Job insecurity is becoming the norm. Frequent “makeovers” of newspapers, magazines, TV and radio stations have led to considerable layoffs and the spread of precarious employment in the private sector over the last ten years. Those who remain find their workload intensified. Reporters and writers, for instance, now file more stories, more quickly than ever before.

Convergence (the term describing companies with stakes in more than one media, such as TV, telecommunications and print) means they’re also expected to contribute to web sites and make television appearances for their sister organizations. As their work intensifies, they have even less time to chase down a story and the “news” is often hastily gathered, cribbed straight from company or government news releases.
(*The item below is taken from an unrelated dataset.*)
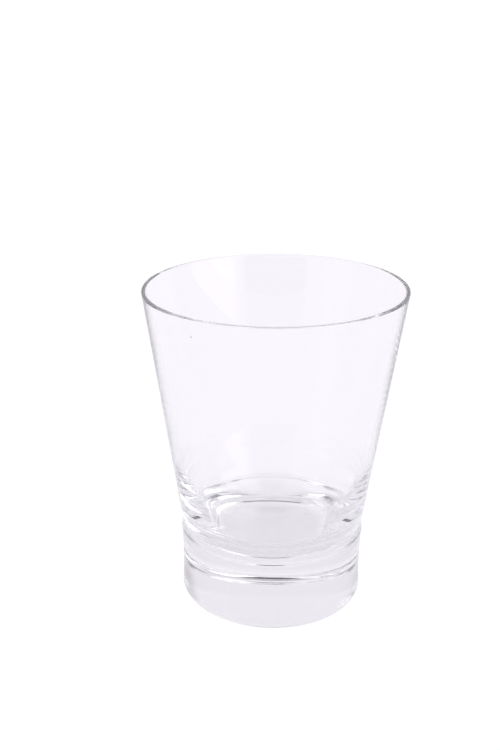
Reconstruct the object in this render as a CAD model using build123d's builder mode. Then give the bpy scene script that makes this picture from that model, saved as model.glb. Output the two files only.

In this sense, the workers affected by the CBC lockout symbolize a much broader trend. That the conflict took place at CBC/Radio Canada, however, puts the question of public broadcasting on the table.

On that issue, US media critic Robert McChesney makes an important point. So long as the commercial media exist side by side with public media, the latter will be squeezed for money and relegated to filling in the holes in the programming provided by commercial media. Inevitably, that means keeping a respectful attitude toward government (who ultimately pays the bills); emphasizing information over entertainment (laudable, but often boring); and, in cases where fundraising pays some of the bills, serving the well-to-do. “Broadcasting,” writes McChesney, “has to be removed from the marketplace altogether to begin to fulfill its social promise.”

In the meantime, any attacks on the scraps of public broadcasting that now exist have to be fended off – for the sake of the workers first and foremost, but for the sake of the airways too.